Pesach Sheni has an interesting metaphor in physics. In physics, we speak of systems and states. A system is a collection of physical objects (particles, waves, etc.). A system can be in various states. For example, a coin could have two states—heads or tails. A top also has two possible states—it can be spinning clockwise or counterclockwise. Light can have two states as well—being in vertical polarization or horizontal polarization. In classical mechanics, a system can only be in a single state, i.e., at any given point in time, a coin can be either in the state “heads” or in the alternative state “tales”. A top can either be spinning clockwise or counterclockwise.

In quantum mechanics, a system can also be in a state of superposition. Let us say, the system has two possible states A and B. If a system can be in a state of superposition of these two states, this state is denoted in Dirac bra ket notations as |C〉= a|A〉 + b|B〉, where a and b are, roughly speaking, the probabilities of finding the system in state A or B. For example, an electron can be in state spin-up |↑〉  or spin-down |↓〉. Electron’s spin can be in a state of superposition of spin-up and spin-down: c1|↑〉 + c2|↓〉 – where c1 and c2 are coefficients that squared give us probabilities of finding the electron in a state spin-up or spin-down.

A wave function is a mathematical object that describes the state of our knowledge about the quantum mechanical system. According to Born Rule, the probability (more precisely, the probability density) of finding a system in a given state, when measured, is proportional to the square of the amplitude of the system’s wave function at that state. The wave function obeys the Schrödinger equation—the main equation of quantum mechanics—which predicts the probability distribution of finding the system in various states. Because the Schrödinger equation is linear, any linear combination of its solutions is also a solution of this equation. Therefore, quantum mechanics allows the existence of a superposition (that is, a linear combination) of many states. When we measure the state of the system, we “collapse” the wave function and find the system in one of these states.

When a system is in a state of superposition, strange things can happen. For instance, an electron can be “spinning” clockwise and counterclockwise at the same time (in reality, an electron is not spinning, it behaves as if it was spinning, generating a magnetic field and angular momentum), and Schrödinger cat can be both dead and alive or neither dead nor alive.
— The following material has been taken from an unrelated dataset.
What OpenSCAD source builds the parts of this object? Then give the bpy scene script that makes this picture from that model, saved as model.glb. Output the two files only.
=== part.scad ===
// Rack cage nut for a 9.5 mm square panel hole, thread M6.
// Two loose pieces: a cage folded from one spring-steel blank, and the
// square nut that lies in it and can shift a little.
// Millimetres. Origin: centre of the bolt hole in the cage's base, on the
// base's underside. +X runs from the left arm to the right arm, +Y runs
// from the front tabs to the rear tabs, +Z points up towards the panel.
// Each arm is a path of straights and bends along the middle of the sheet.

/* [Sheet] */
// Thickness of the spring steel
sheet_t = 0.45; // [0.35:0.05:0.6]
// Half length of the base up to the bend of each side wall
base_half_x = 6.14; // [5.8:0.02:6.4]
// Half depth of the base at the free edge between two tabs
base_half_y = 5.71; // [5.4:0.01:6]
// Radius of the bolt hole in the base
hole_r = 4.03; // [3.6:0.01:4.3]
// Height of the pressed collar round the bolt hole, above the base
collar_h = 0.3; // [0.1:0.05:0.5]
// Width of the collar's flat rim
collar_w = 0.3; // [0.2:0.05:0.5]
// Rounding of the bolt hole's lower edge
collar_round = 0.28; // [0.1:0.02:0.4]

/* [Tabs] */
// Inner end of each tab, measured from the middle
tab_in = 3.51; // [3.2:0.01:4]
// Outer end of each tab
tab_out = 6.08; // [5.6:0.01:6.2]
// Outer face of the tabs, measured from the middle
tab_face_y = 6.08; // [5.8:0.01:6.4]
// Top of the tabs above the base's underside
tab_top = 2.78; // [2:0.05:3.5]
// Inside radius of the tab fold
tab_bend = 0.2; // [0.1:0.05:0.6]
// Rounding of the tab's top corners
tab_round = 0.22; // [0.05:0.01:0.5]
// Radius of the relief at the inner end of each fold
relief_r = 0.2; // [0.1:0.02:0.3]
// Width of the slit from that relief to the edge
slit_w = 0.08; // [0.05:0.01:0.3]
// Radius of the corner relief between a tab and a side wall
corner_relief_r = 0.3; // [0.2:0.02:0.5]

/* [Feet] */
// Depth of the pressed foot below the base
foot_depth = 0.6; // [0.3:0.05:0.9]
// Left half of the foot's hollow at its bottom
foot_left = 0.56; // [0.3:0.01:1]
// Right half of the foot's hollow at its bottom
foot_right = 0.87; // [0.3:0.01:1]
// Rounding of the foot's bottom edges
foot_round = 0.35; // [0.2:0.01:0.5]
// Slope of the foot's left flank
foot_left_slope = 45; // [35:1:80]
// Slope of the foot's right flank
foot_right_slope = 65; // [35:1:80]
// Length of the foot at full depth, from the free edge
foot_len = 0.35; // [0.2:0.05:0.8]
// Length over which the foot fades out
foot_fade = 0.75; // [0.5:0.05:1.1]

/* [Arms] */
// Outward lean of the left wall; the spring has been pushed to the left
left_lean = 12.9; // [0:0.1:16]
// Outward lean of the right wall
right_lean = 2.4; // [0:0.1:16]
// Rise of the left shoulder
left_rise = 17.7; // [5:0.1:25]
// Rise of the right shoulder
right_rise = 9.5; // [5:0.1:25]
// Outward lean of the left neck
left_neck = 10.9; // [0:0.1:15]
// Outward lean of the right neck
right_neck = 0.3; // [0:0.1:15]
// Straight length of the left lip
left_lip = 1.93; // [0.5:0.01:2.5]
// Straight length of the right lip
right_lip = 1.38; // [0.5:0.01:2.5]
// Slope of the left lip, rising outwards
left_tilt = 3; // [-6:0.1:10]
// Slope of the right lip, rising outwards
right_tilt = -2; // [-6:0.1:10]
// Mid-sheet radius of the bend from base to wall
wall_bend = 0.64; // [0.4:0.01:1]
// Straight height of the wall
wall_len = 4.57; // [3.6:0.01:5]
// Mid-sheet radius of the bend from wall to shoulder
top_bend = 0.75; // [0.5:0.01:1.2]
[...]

Torah gives us many many examples of the superposition of states. One such example is manna, which was in a state of superposition of all possible tastes (whichever food a person eating manna would imagine, that is how it tasted).
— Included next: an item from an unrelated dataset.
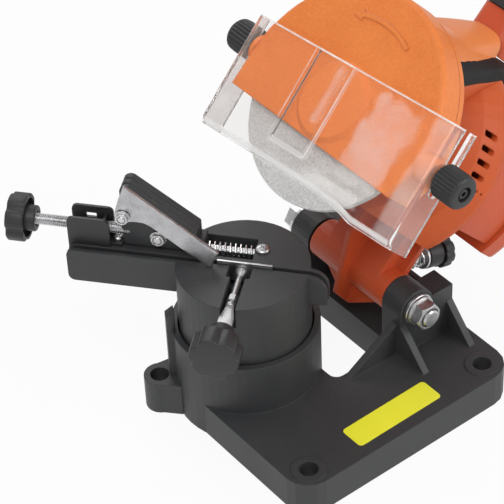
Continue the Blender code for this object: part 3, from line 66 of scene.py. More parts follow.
# a node socket that takes Python arithmetic, and the one way to add any other node
class Wire:
    def __init__(self, tree, socket=None):
        self.tree = tree
        self.socket = socket

    def node(self, kind, settings=None, sockets=None, out=0):
        made = self.tree.nodes.new(kind)
        for key, value in (settings or {}).items():
            if key == "stops":
                ramp = made.color_ramp
                while len(ramp.elements) < len(value):
                    ramp.elements.new(0.5)
                for element, (spot, colour) in zip(ramp.elements, value):
                    element.position = spot
                    element.color = (*colour, 1)
            else:
                setattr(made, key, value)
        for key, value in (sockets or {}).items():
            if isinstance(value, Wire):
                self.tree.links.new(value.socket, made.inputs[key])
            else:
                made.inputs[key].default_value = value
        return Wire(self.tree, made.outputs[out] if made.outputs else None)

    def sum(self, operation, first, second):
        return self.node("ShaderNodeMath", {"operation": operation},
                         {0: first, 1: second})

    def __add__(self, other):
        return self.sum("ADD", self, other)

    def __mul__(self, other):
        return self.sum("MULTIPLY", self, other)

    def __gt__(self, other):
        return self.sum("GREATER_THAN", self, other)

    __radd__ = __add__
    __rmul__ = __mul__


def newMaterial(name):
    material = bpy.data.materials.new(name)
    material.use_nodes = True
    material.node_tree.nodes.clear()
    return material, Wire(material.node_tree)


def objectSpace(start, stretch=(1, 1, 1), turned=(0, 0, 0)):
    spot = start.node("ShaderNodeTexCoord", out="Object")
    if stretch == (1, 1, 1) and turned == (0, 0, 0):
        return spot
    return start.node("ShaderNodeMapping", {}, {"Vector": spot, "Scale": stretch,
                                                "Rotation": [radians(a) for a in turned]})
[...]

Another example is the commandment of the Second Passover, Pesach Sheni, described in the Torah portion Behaalotecha. Those people, who were unable to bring the Passover sacrifice on time, that is, on the 14th of the month of Nisan, were given a second chance to bring the Passover sacrifice (Korban Pesach) a month later, on 14th of Iyar.
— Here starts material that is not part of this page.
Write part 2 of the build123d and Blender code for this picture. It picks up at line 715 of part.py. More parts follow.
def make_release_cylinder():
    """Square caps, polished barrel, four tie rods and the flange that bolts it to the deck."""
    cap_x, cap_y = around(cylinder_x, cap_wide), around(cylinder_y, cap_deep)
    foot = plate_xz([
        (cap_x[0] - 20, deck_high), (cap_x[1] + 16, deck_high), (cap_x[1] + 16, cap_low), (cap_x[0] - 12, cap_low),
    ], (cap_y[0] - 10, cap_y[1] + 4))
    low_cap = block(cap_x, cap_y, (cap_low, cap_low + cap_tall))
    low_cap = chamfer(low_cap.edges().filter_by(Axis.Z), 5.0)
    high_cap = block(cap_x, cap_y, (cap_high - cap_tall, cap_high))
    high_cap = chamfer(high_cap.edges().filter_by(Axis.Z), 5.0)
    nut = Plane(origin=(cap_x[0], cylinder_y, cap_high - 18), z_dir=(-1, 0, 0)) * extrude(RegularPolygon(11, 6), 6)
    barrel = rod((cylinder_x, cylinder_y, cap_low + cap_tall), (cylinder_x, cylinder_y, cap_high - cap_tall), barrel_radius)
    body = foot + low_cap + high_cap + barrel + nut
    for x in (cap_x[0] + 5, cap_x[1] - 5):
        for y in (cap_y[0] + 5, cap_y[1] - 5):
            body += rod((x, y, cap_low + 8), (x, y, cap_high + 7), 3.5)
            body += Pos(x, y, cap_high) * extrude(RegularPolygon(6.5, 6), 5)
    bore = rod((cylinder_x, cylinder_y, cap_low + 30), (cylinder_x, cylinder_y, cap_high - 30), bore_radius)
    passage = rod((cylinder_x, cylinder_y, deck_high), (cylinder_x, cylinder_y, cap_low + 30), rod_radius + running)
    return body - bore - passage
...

The amazing thing, however, was that while eating Passover lamb with matzot, those who brought Korban Pesach on Pesach Sheni were allowed to eat bread. Let’s think about it. Usually, the whole year we eat leaven bread, chometz (let’s call this state “Chometz”), while on Passover we must remove all chometz from our houses, and we are only allowed to eat unleavened bread, matzah (let’s call this state “Matzah”). On Pesach Sheni, however, we are allowed to eat chometz and matzah. In other words, we find ourselves in the state of superposition of |Chometz〉 + |Matzah〉! (One could argue, of course, that every day, except for Passover, we can eat bread and matzah because there is no prohibition of eating matzah during the year. The point is that on Pesach Sheni, those who did not have a chance to offer Passover sacrifice in its proper time, got a second chance to bring this sacrifice on the 14th of Iyar. Eating Korban Pesach, however, requires eating it with matzah. So, for those bringing Passover sacrifice on Pesach Sheni, eating of matzah was mandatory—it was a mitzvah, although no prohibition to eat bread applied.)

I grew up in Russia in a secular family, which did not observe Jewish holidays. We didn’t have a Jewish calendar and didn’t even know when the High Holidays came about. We wouldn’t know about Passover either, if not for my Uncle Yosef who lived in Zhytomyr, Ukraine, where my mother’s family came from. Uncle Yosef was the only surviving brother of my grandmother Sophia (Sarah). They had eleven siblings but most of them were murdered either by Kazaks during pogroms or by Nazis during World War II (may G‑d avenge their blood!). My grandmother and Uncle Yosef were the only ones who made it alive. Every year, in the spring, we would receive a package from Zhytomyr from Uncle Yosef with a box of matzahs. We didn’t know exactly when the Passover would start, but we knew it was close, and for a month or so we’d eat everyday matzah… and bread. We didn’t know better. All my childhood Passovers were akin to Pesach Sheni—in a state of superposition of |Chometz〉 + |Matzah〉. Growing up in a secular culture among Russians left me confused: was I a Jew or a Russian? I grew up in a state of superposition of |Jew〉 + |Russian〉. That is, until I collapsed my wavefunction and chose the state of being a Jew. This is my story told in terms of quantum physics.

Pesach Sheni, however, is a story of every ba’al hateshuvah, a person who returns to his or her roots and who has to choose between two states. Luckily, the story of Pesach Sheni teaches that it is never too late.